In Sörens Vorstellung gleicht Kochen einer James-Bond-Mission: Es ist kompliziert und potenziell lebensgefährlich. So viel Abenteuer-Geist hat Sören dann auch nicht. Nun aber hat er sich unter meiner Anleitung auf eine riskante Mission eingelassen: Reis kochen. Seit ich ihm vor fünf Minuten erklärt habe, wie das geht, schleicht er misstrauisch um den Topf herum. Warum? Weil er Angst hat, sein Reis könnte explodieren. Ich höre auf, im Wok zu rühren, und werfe einen Blick hinüber. Die Körner blubbern friedlich im Wasser. Vielleicht ist das wie bei Popcorn, wirft Sören ein: Alles still und plötzlich fliegt uns das Zeug um die Ohren. Bleibt nur die Frage, wer unsere WG mit gentechnisch verändertem Sprengstoff-Reis in Schutt und Asche legen will.

Für gewöhnlich explodieren Mahlzeiten nicht – außer man fügt Feuerwerkskörper hinzu. Das ist eine goldene Faustregel, die Sörens Mama ihm nie erklärt hat. Er ist nicht der einzige, der ohne kulinarisches Vorschulgrundwissen aus dem Elternhaus entlassen wurde.
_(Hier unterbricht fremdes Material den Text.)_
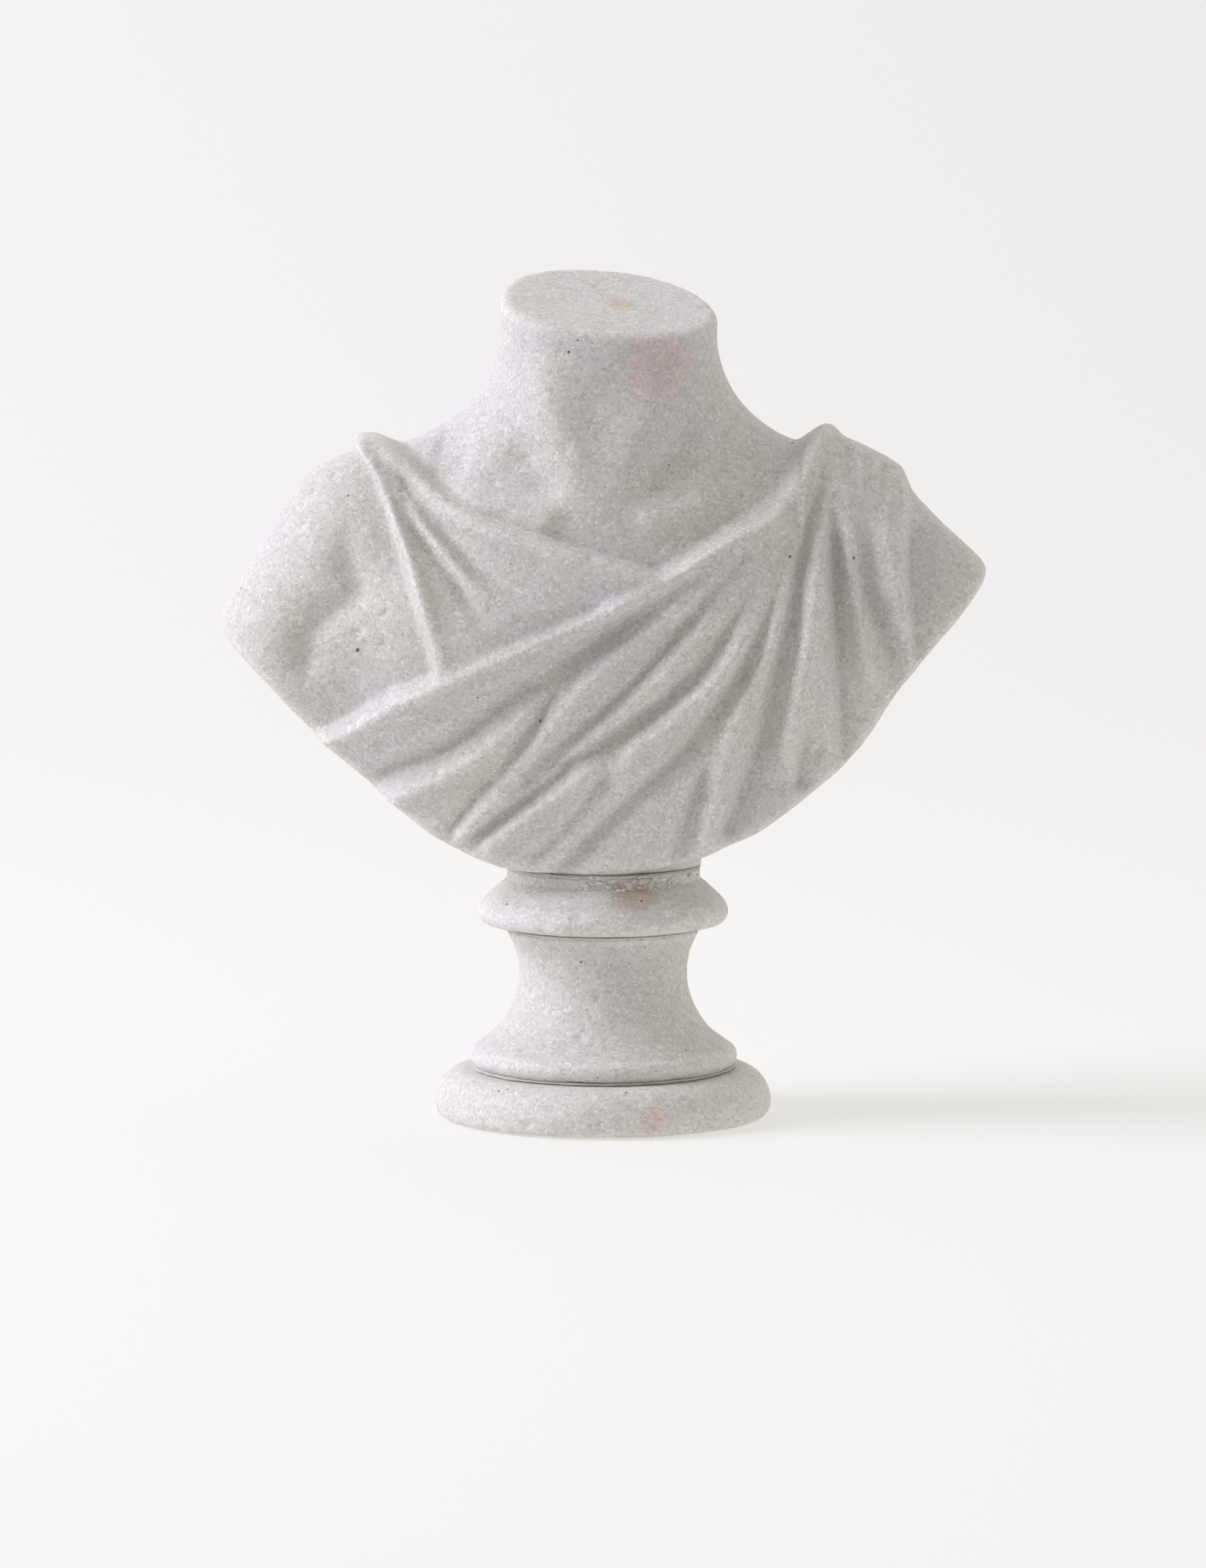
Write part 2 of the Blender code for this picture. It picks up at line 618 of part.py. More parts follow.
def make_nut(finish):
    """A thin hexagon nut with chamfered corners."""
    corner = NUT_ACROSS_FLATS / 2 / math.cos(math.pi / 6)
    shape = bmesh.new()
    bmesh.ops.create_cone(
        shape, cap_ends=True, segments=6, radius1=corner, radius2=corner, depth=NUT_HEIGHT
    )
    bmesh.ops.translate(shape, verts=shape.verts, vec=(0, 0, NUT_BOTTOM + NUT_HEIGHT / 2))
    rims = [e for e in shape.edges if abs(e.verts[0].co.z - e.verts[1].co.z) < 1e-7]
    bmesh.ops.bevel(shape, geom=rims, offset=NUT_CHAMFER, segments=1, affect="EDGES")
    mesh = bpy.data.meshes.new("nut")
    shape.to_mesh(mesh)
    shape.free()
    nut = add_object("nut", mesh, finish)
    bore, reach = ROD_RADIUS + GAP, NUT_HEIGHT
    low, high = NUT_BOTTOM - reach, NUT_BOTTOM + NUT_HEIGHT + reach
    cutter = [(0, high), (bore, high), (bore, low), (0, low)]
    cut_away(nut, turned("nut bore", cutter, finish, SMALL_SEGMENTS))
    return nut


def make_felt(finish):
    """The felt disc that the bust stands on."""
    profile = [(0, 0), (FELT_RADIUS, 0), (FELT_RADIUS, FELT_THICKNESS), (0, FELT_THICKNESS)]
    return turned("base_felt", profile, finish)


def main():
    """Clears the scene and builds every piece."""
    for leftover in list(bpy.data.objects):
        bpy.data.objects.remove(leftover)
    bust_marble = material("carved marble", (0.74, 0.73, 0.73), 0.55)
    socle_marble = material("turned marble", (0.70, 0.69, 0.68), 0.55)
    mortar = material("lime mortar", (0.62, 0.60, 0.56), 0.85)
    resin = material("anchoring resin", (0.55, 0.48, 0.34), 0.40)
    steel = material("zinc-plated steel", (0.60, 0.61, 0.62), 0.35, 1.0)
    felt = material("wool felt", (0.05, 0.10, 0.07), 0.95)
    make_plinth(socle_marble)
    make_stem(socle_marble)
    make_collar(socle_marble)
    make_bust(bust_marble)
    make_bed("plinth_bed", PLINTH_TOP, STEM_FOOT_RADIUS - 0.0018, mortar)
    make_bed("collar_bed", STEM_TOP, STEM_HEAD_RADIUS, mortar)
    make_bed("seat_bed", COLLAR_TOP, SEAT_RADIUS, mortar)
    make_rod(steel)
    make_resin(resin)
    make_washer(steel)
    make_nut(steel)
    make_felt(felt)


main()
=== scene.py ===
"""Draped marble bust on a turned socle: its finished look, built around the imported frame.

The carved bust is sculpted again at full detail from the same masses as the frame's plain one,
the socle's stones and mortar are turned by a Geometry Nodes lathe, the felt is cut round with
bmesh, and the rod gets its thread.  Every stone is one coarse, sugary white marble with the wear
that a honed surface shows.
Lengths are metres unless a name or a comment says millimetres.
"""

import logging
import math
from dataclasses import dataclass, field
from enum import Enum
from typing import Any, Callable, Sequence

import bmesh
import bpy
import numpy as np
from mathutils import Matrix, Vector, noise


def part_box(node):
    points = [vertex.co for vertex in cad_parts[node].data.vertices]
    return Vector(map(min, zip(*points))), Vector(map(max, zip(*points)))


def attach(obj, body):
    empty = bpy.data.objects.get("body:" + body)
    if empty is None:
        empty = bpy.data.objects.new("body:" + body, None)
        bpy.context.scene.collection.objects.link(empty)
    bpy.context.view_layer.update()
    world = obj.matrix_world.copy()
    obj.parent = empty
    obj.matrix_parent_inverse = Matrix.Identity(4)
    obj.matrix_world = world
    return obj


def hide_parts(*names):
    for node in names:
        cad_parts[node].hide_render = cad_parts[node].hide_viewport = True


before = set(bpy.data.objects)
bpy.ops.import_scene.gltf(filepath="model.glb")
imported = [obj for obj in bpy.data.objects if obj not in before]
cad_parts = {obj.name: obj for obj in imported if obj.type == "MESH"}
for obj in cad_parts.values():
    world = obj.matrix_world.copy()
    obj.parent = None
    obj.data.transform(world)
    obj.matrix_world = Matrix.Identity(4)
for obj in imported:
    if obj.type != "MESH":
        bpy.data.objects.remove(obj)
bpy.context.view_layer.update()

MM = 0.001
BODY = "root"
LOG = logging.getLogger("marble_bust")

Point2 = tuple[float, float]
Point3 = tuple[float, float, float]
Array = np.ndarray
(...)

Individuen jenseits der Zwanzig, die ihre Umwelt mit Fragen der Kategorie „Woran erkennt man, dass Wasser kocht?“ und „Wie ist es eigentlich möglich, ein Schnitzel von beiden Seiten braun zu bekommen?“ in Verlegenheit bringen, lassen eigentlich nur eine Erklärung zu: Ihre Eltern haben das Essen in hermetisch abgeriegelten Küchen zubereitet. Sören findet das wahrscheinlich verantwortungsvoll – es dient schließlich nur dem Schutz der Kinder.

Ich muss selbst zugeben: Auch wenn Mahlzeiten ohne Feuerwerkskörper für gewöhnlich nicht explodieren, können diese großen kulinarischen Vorschulkinder doch erstaunlich ähnliche Reaktionen hervorrufen. Der Mitbewohner einer Freundin zum Beispiel hat es geschafft, bei der Zubereitung des Eisbeins, das Mama ihm für den ersten Geburtstag außer Haus vorbereitet hat, die gesamte WG-Küche in eine Schaumparty zu verwandeln – leider mit sehr fettigem, stinkendem Schaum. Wahrscheinlich gab es doch einen Grund, warum sich seine Eltern damals in der Küche eingeschlossen haben. Ich nehme Sören vorsorglich den Löffel ab. Sicher ist sicher.